Pillar One: Extremely high switching costs. What Marvell sells to major companies isn't plug-and-play standard components — it's custom solutions welded into the foundational skeleton of data centers. The entire facility's operating system, underlying code, power distribution, and cooling are all built around this hardware. Switching means starting from scratch and rewriting tens of millions of lines of code — a cost so prohibitive it's demoralizing.
Pillar Two: A win-win positioning that profits rain or shine. If a tech giant's in-house chip succeeds, Marvell — as the primary foundry partner and memory architecture supplier — gets flooded with orders. If the in-house effort falters and the giant continues purchasing massive quantities of NVIDIA GPUs, the communication wall becomes more severe, making them even more dependent on Marvell's UALink switch chips and silicon photonic modules. Regardless of who wins the AI war, Marvell is the third party that always profits.
Pillar Three: Ultra-long revenue pipelines. Custom projects typically take 2-3 years from inception to mass production. Once a contract is signed, there's clear, massive revenue for the next 3-5 years. This "grain in the barn, peace in the heart" model is a luxury in the highly volatile tech industry.
The Hidden Play: Silicon Photonics and the Materials Science Chess Game
Marvell quietly completed an acquisition that mainstream media overlooked but sent shockwaves through the tech community — Swiss startup Polariton Technologies. This deal targets the ultimate direction of next-generation communications: replacing electrons with light.
As data transmission speeds push toward 200G and 400G, traditional copper wiring faces two irreconcilable walls: signal attenuation and heat generation. Polariton's Pockels modulator technology can shrink optical modulators by 2-3 orders of magnitude (to just 10-15 micrometers), slash power consumption by 100x, boost transmission speeds by over 10x, and can be co-packaged directly with chips like LEGO blocks.
But there's a subtle supply chain chess game hidden here: the Pockels modulator's core performance depends on a special organic electro-optic polymer material, whose exclusive global patent is held by another low-profile company, LightWave Logic. Marvell acquired the hardware team and structural patents, but must procure this specialty material long-term for mass production. As a far-sighted tech company, Marvell is also privately engaging alternative suppliers (such as NLM Photonics) and will most likely introduce a second supplier to ensure supply chain security and suppress procurement costs.

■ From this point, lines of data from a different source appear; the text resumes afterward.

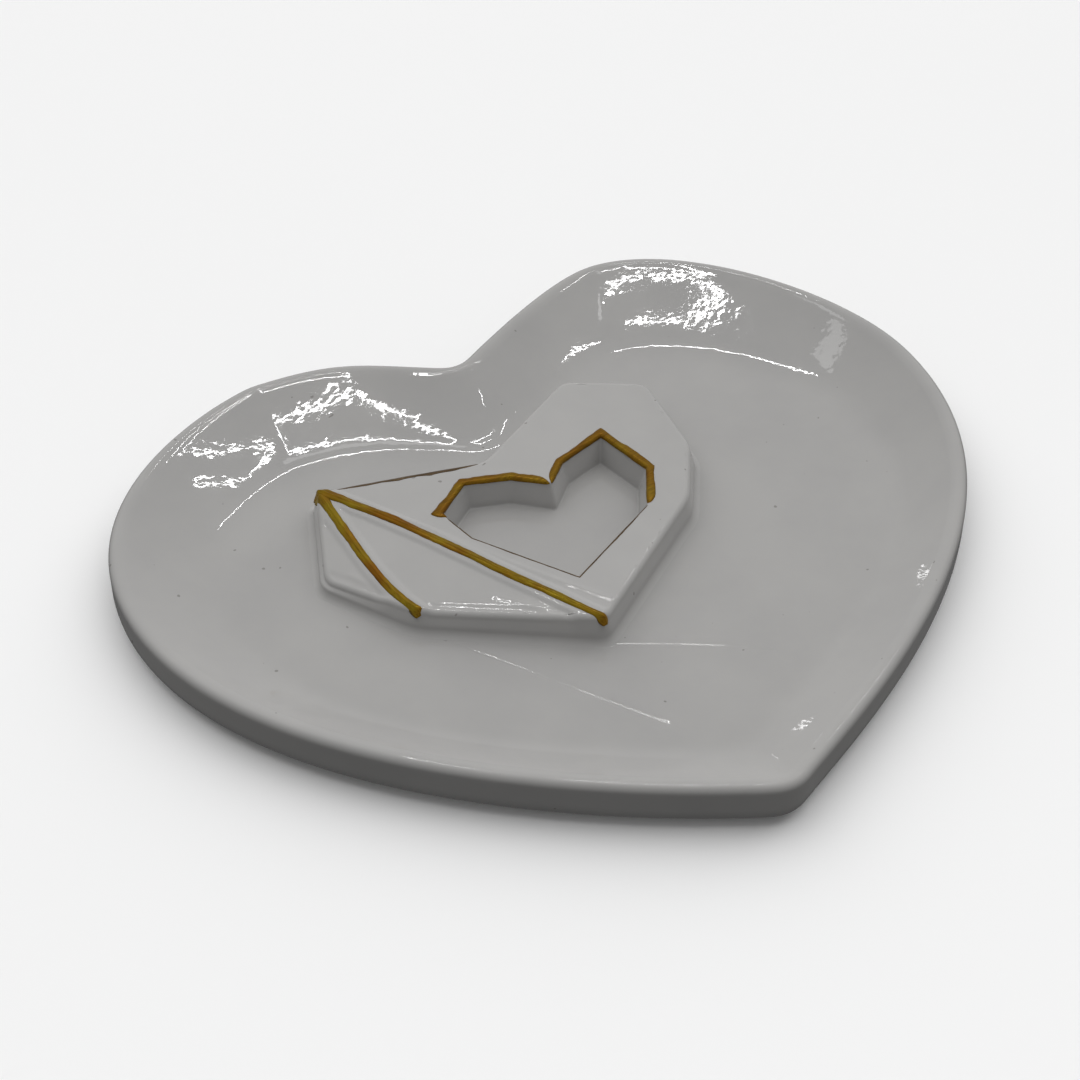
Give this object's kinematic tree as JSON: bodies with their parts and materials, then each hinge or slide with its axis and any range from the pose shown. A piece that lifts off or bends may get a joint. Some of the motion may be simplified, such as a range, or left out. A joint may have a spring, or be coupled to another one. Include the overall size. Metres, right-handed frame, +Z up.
{
  "type": "trinket dish",
  "caption": "Heart-shaped glazed ceramic trinket dish, with a faceted heart tablet raised from its floor, a heart window through the tablet and brushed gold lines.",
  "frame": {"origin": "middle of the dish's box, on the surface that the dish stands on", "axes": "+X to the right lobe, across the heart; +Y from the heart's tip to its cleft; +Z up"},
  "size_m": [0.13, 0.112, 0.008],
  "materials": {
    "dish_glaze": "glossy clear glaze over pale grey-white clay",
    "tablet_glaze": "glossy clear glaze over pale grey-white clay",
    "gold_lustre": "brushed-on raised gold, satin, with brush ridges"
  },
  "bodies": {
    "root": {"dish_body": "dish_glaze", "faceted_heart_tablet": "tablet_glaze", "long_gold_stroke": "gold_lustre", "short_gold_stroke": "gold_lustre", "edge_gold_stroke": "gold_lustre", "window_gold_left": "gold_lustre", "window_gold_right": "gold_lustre", "window_gold_point": "gold_lustre"}
  },
  "joints": []
}
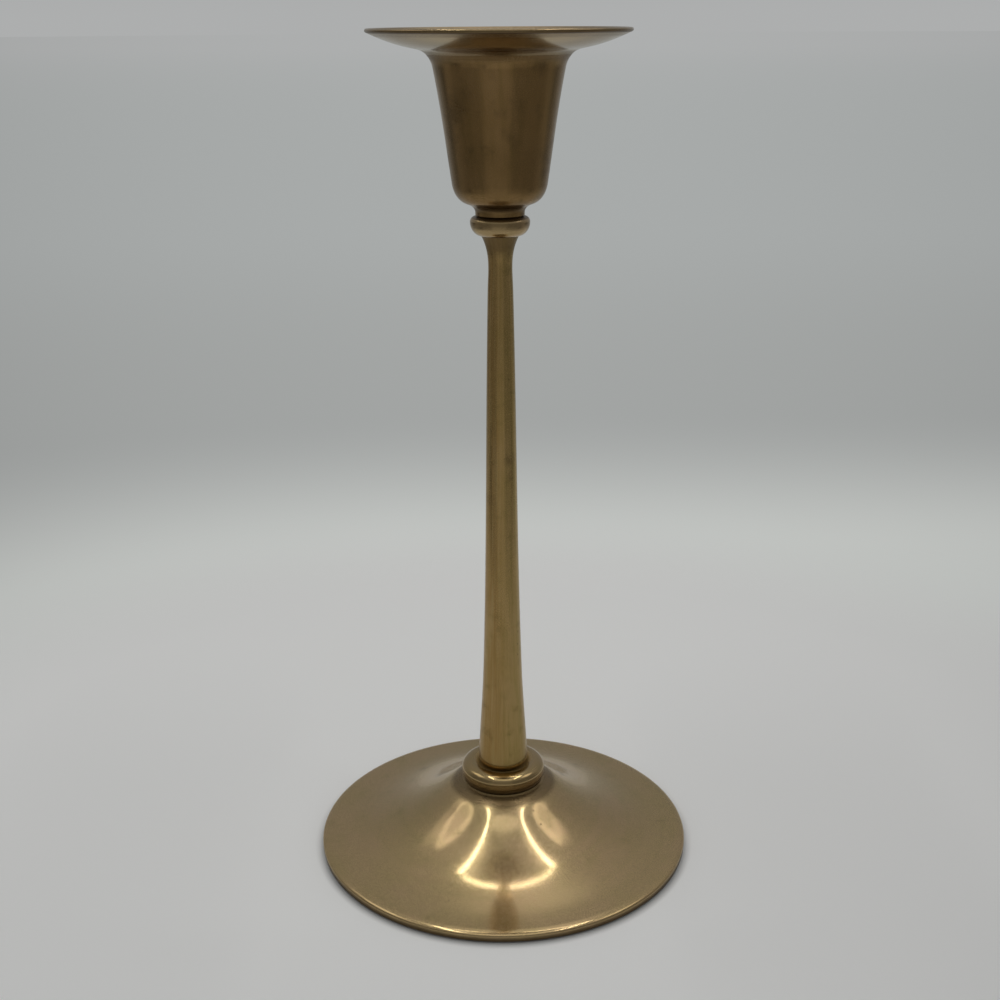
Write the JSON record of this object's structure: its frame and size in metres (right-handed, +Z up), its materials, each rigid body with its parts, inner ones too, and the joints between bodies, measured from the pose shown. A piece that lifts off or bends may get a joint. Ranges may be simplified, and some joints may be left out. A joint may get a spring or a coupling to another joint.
{
  "type": "candlestick",
  "caption": "Tall metal candlestick with a hollow flared foot, a moulded collar, a slender tapering stem and a bell cup whose wide drip pan lifts out with its candle sleeve.",
  "frame": {"origin": "on the axis, in the plane that the foot plate stands on", "axes": "+Z up along the turning axis, towards the candle; +X to the right and +Y away, seen as in the picture"},
  "size_m": [0.1192, 0.1192, 0.254],
  "materials": {
    "aged_bronze": "satin, worn, fine turning marks and light tarnish",
    "stem_bronze": "satin, drawn lengthwise, olive tarnish streaks",
    "dark_bronze": "satin, browner patina with soft upright streaks",
    "screw_brass": "turned, dull",
    "sleeve_brass": "drawn tube, dull",
    "fastener_steel": "zinc plated, dull"
  },
  "bodies": {
    "candlestick": {"foot_plate": "aged_bronze", "collar": "aged_bronze", "stem": "stem_bronze", "neck_ring": "aged_bronze", "candle_cup": "dark_bronze", "cup_screw": "screw_brass", "foot_stud": "fastener_steel", "foot_washer": "screw_brass", "foot_nut": "screw_brass"},
    "lift_out_pan": {"drip_pan": "aged_bronze", "candle_sleeve": "sleeve_brass"}
  },
  "joints": [
    {"name": "pan_lift", "type": "slide", "parent": "candlestick", "child": "lift_out_pan", "axis": [0, 0, 1], "range_m": [0, 0.045]}
  ]
}
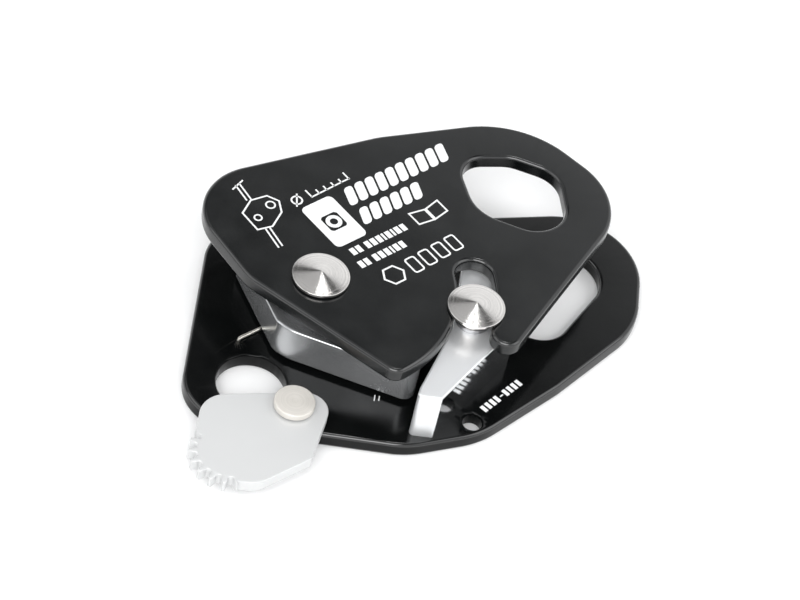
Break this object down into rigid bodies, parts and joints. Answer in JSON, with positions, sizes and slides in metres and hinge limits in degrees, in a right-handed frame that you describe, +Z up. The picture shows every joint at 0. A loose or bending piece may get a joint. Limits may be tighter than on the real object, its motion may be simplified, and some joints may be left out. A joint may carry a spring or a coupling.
{
  "type": "rope grab",
  "caption": "Flat rope clamp with a swinging side plate, a sprung polished cam, a fixed polished jaw and a toothed side lever, for an 11 mm rope.",
  "frame": {"origin": "on the main pivot's axis, at the back plate's underside", "axes": "+Z up through the two side plates, +X from the main pivot towards the latch pin"},
  "size_m": [0.108, 0.1165, 0.0244],
  "materials": {
    "front_black": "black anodised, semi-gloss",
    "back_black": "black anodised, glossy",
    "mirror_steel": "mirror-polished",
    "turned_steel": "turned",
    "pale_lever": "satin",
    "spring_wire": "drawn wire",
    "plain_steel": "plain"
  },
  "bodies": {
    "back": {"back_plate": "back_black", "main_pivot": "turned_steel", "pivot_sleeve": "plain_steel", "pivot_wave_washer": "plain_steel", "pivot_tail_ring": "plain_steel", "cam_seat_ring": "plain_steel", "cam_spring": "spring_wire", "cam_spacer": "plain_steel", "wedge_block": "mirror_steel", "wedge_screws": "plain_steel", "latch_pin": "turned_steel", "latch_collar": "turned_steel", "latch_tail_ring": "plain_steel", "lever_stud": "turned_steel", "lever_washer": "plain_steel", "lever_wave_washer": "plain_steel", "stud_tail_ring": "plain_steel"},
    "front": {"front_plate": "front_black"},
    "cam": {"cam_block": "mirror_steel"},
    "lever": {"toothed_lever": "pale_lever"}
  },
  "joints": [
    {"name": "front_plate_swing", "type": "hinge", "parent": "back", "child": "front", "pos_m": [0, 0, 0.02], "axis": [0, 0, 1], "range_deg": [-17.2, 95]},
    {"name": "cam_turn", "type": "hinge", "parent": "back", "child": "cam", "pos_m": [0, 0, 0.01], "axis": [0, 0, 1], "range_deg": [-30, 6], "stiffness_Nm_per_rad": 0.1, "deforming": ["cam_spring"]},
    {"name": "lever_swing", "type": "hinge", "parent": "back", "child": "lever", "pos_m": [-0.0003, -0.0277, 0.006], "axis": [0, 0, 1], "range_deg": [0, 57]}
  ]
}
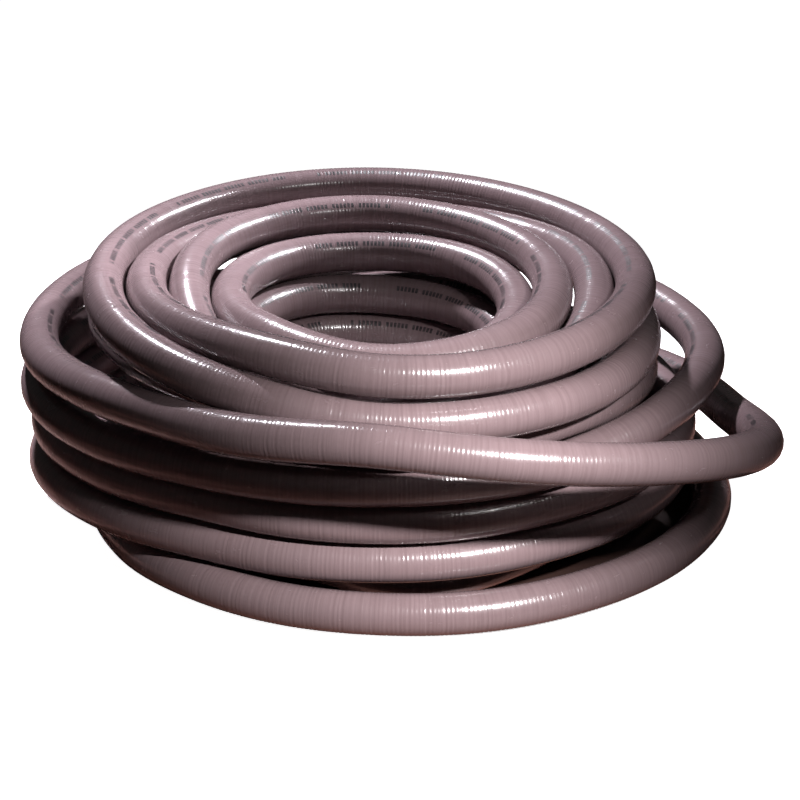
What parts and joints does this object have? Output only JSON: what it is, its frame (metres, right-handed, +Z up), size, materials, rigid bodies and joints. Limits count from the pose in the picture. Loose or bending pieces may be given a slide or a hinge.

Risks and Challenges Facing Marvell
No company is perfect, and Marvell faces a triple challenge:
- Technology iteration risk: Silicon photonics and CXL still have significant engineering hurdles to overcome between the lab and million-unit-scale mass production
- Pressure from being squeezed between giants: Peers like Broadcom are watching closely, and major companies' in-house strategies could shift at any time
- Valuation dynamics: As more institutional capital flows in, market expectations get pushed higher, and any production delays or technical flaws could trigger sharp short-term volatility
But taking a longer view, Marvell's story reveals a deeper trend: AI competition has permeated downward from the algorithm layer, through the chip layer, all the way to semiconductor materials and the physics layer. Next time you see a major company bringing online a super cluster of tens of thousands of GPUs, it's worth asking: with all those cards connected together, have the roads between them been properly built? And who's building those roads?
The answer to that question may be the key to understanding the next phase of AI investment logic.